Investors want to invest in something that has less risk and a viable product with a good chance of succeeding. Investing in engineering risk over investing in science risk was the strategy of one investor.

A practitioner on stage said there was a gap when it comes to R&D and product, specifically in “D”, the development stage. Grants fund the research, investors want a product, but to get a viable product, that has been through live iterations with an end user, takes time and money in the development phase.

Is this the funding gap that Government can tackle through contracts? To get 100s or 1000s of items, and then the Primes can deliver the millions at scale and pace?

Fiona Murray

Fiona Murray said that there is missing capital in the middle between ideas creation and mass market production in China. We have also lost a generation of knowledge in manufacturing by outsourcing it all.

This made me think, have we also lost a generation when it comes to RF too, because of the focus on “digital”?

I was beginning to understand why investors featured equally on the stage. For some, working with, or investing in, defence was a no-no, in the same way that a business might not work with the tobacco sector.

What Ukraine has shown, is that experts and small businesses can really make a difference on the half of the equation that is saving lives and protecting democracy. I hear “Tech for Good” being mentioned in the Digital Creative sector relating to charities and the Third Sector, but isn’t this just as good in this scenario?

VC panel

That rapid development cycle takes money and is needed quickly. Faster than procurement and all the paperwork, and discussions beforehand. I get the feeling this is where Venture Capital comes in. The returns may not be as great as other tech companies in their portfolio, but because of the mission, this all needs a different approach by all parties.

Investors can help boost innovation at pace.

Jyoti Hirani-Driver

Innovation comes in different forms and from non-traditional suppliers to defence. These are opportunities that business owners and entrepreneurs could potentially miss out on by closing off this avenue, or by not knowing they exist.

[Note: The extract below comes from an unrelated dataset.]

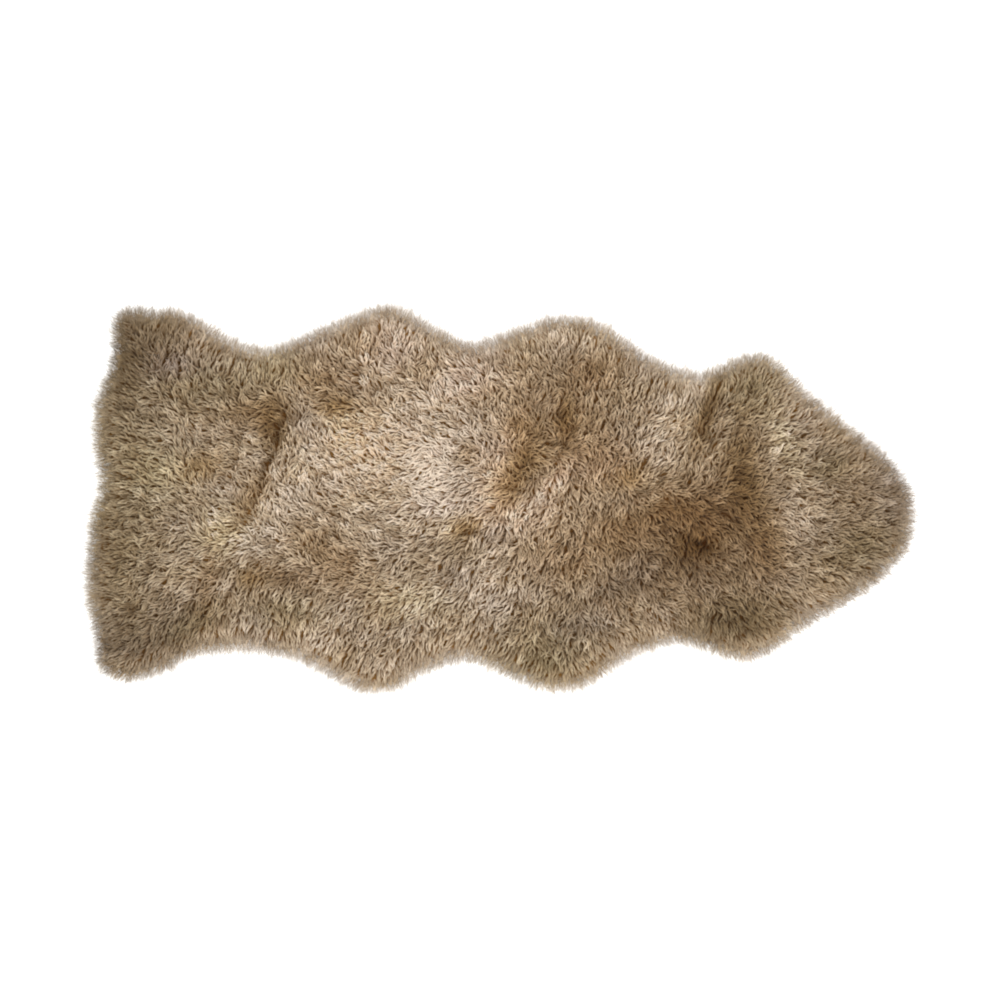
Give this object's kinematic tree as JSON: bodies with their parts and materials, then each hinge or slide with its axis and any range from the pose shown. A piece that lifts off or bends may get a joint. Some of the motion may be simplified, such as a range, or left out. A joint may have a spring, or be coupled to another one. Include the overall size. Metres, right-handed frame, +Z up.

One requirement put out by a government agency related to needing batteries to work at minus 40 degrees Celsius. It was a food distribution company that came back with a potential solution.

Global news, local impact

I listened intently to the speaker from GCHQ and there was one part where I asked myself – what must it be like going into work, to be met by reports on all the global threats and conflict underway around the world? From war, nuclear weapons, local terrorism, global terrorism, serious crime, cybercrime, Middle East and further east, and so on.

I just watch the news for a few minutes, catch something on the radio and I can turn it off. I can’t grasp what the toll it might have on someone’s mental health to see the daily reality of it all. Hey, not all heroes wear capes as they say.

A question posited was, can it be fully the responsibility of the state to be the one that does all the protection?

From what I heard, it’s just far too much. I agree that we all must be “mission partners” in keeping our nation safe.

Our role

I have been thinking about this from my personal context, the areas that I get involved in and relating it to national resilience.

One theme that comes to mind is to ensure each and every UK business meets minimum cyber security levels with Cyber Essentials, and there is national support provided to do that, whether it’s implementation or for upgrading outdated computers.

https://www.gov.uk/government/statistics/cyber-security-breaches-survey-2024/cyber-security-breaches-survey-2024

The proceeds of crime can feed serious crime gangs and terrorism. It takes away resources away from other security duties and reduces the productivity of the nation too. The financial and mental health impact of cybercrime hits right at the heart of communities because that is where the owners, staff and families live.

This would be my Call To Action from all this talk on resilience. Defend ourselves from the online criminals and scammers, don’t let the proceeds fund more crime or terrorism.